Linda has an academic background in the fields of hydrology and socio-environmental sciences. For her master thesis she studied the role of farm dams within a subcatchment of the Murray-Darling Basin, both from a hydrological perspective (what is the impact of farm dams on stream flow) and a social perspective (what role do farm dams play in society). The thesis was performed at the Australian Commonwealth Scientific and Research Organisation (CSIRO) in Canberra. For both her Bachelor and her Masters, she was encouraged to think across the borders of disciplines. In her PhD she continues to pursue this interdisciplinary way of thinking by combining hydrology, sociology and economics.

 

Key Facts

 

Linda obtained an Honors Bachelor of Science at the University College Utrecht (including a semester abroad at the University of California, Santa Cruz). She then completed a master in Transnational Ecosystem-based Water Management, a degree program that is an initiative of both the university of Duisburg-Essen and the Radboud University Nijmegen, the Netherlands.
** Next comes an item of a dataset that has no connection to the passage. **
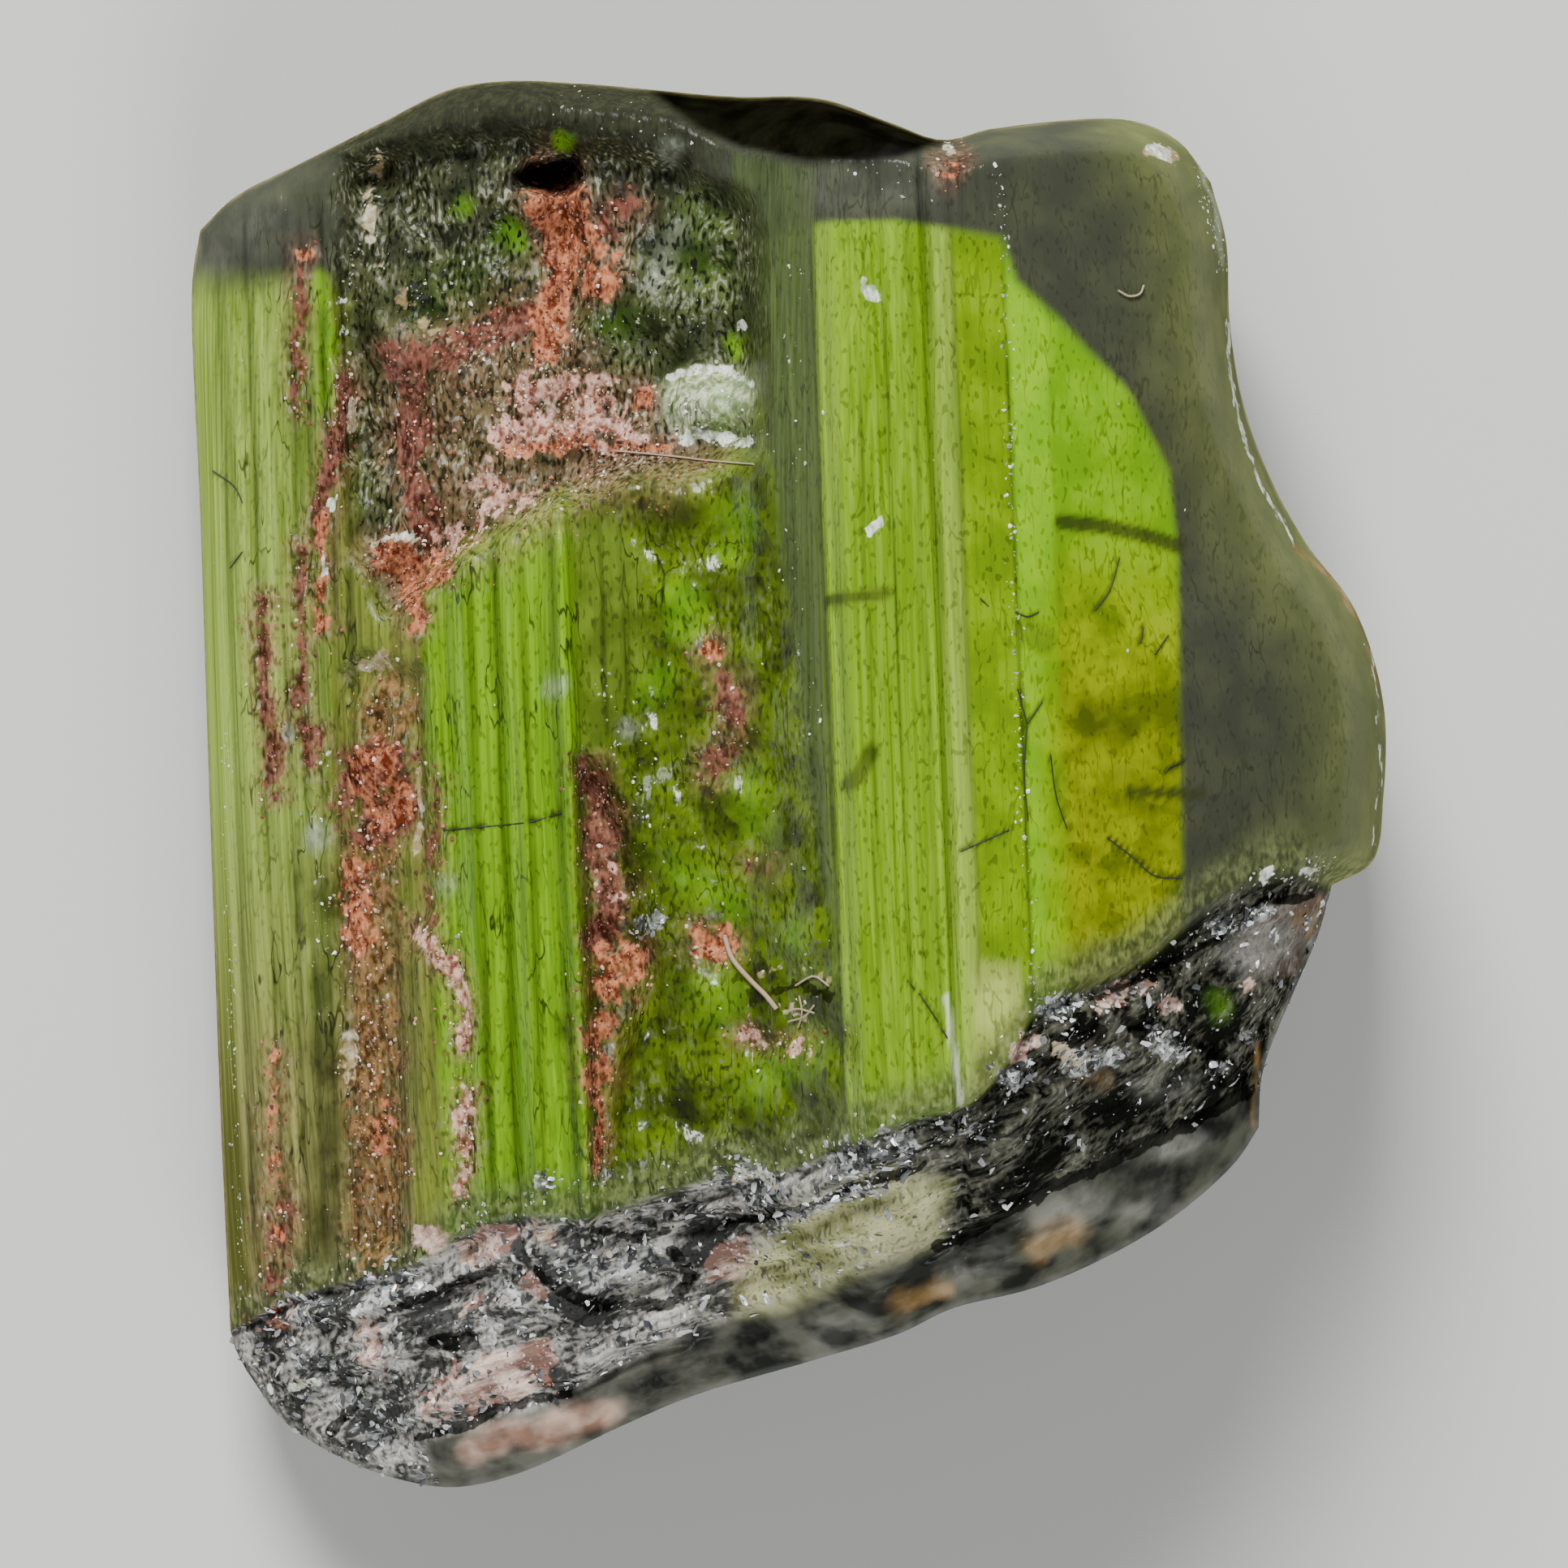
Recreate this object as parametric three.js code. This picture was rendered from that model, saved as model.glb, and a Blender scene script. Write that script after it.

In order to obtain a sound basis in hydrology she took additional courses at the Free University of Amsterdam. After completing her masters degree she worked as a hydrologist at a consultancy company in Arhem, Netherlands, where she investigated the feasibility of underground thermal energy storage for projects. She joined the Vienna Doctoral Programme in October 2012 and is conducting her PhD in the new field of socio-hydrology. Her thesis on understanding the two-way interactions between water and society in water scarce settings from a systems dynamics perspective.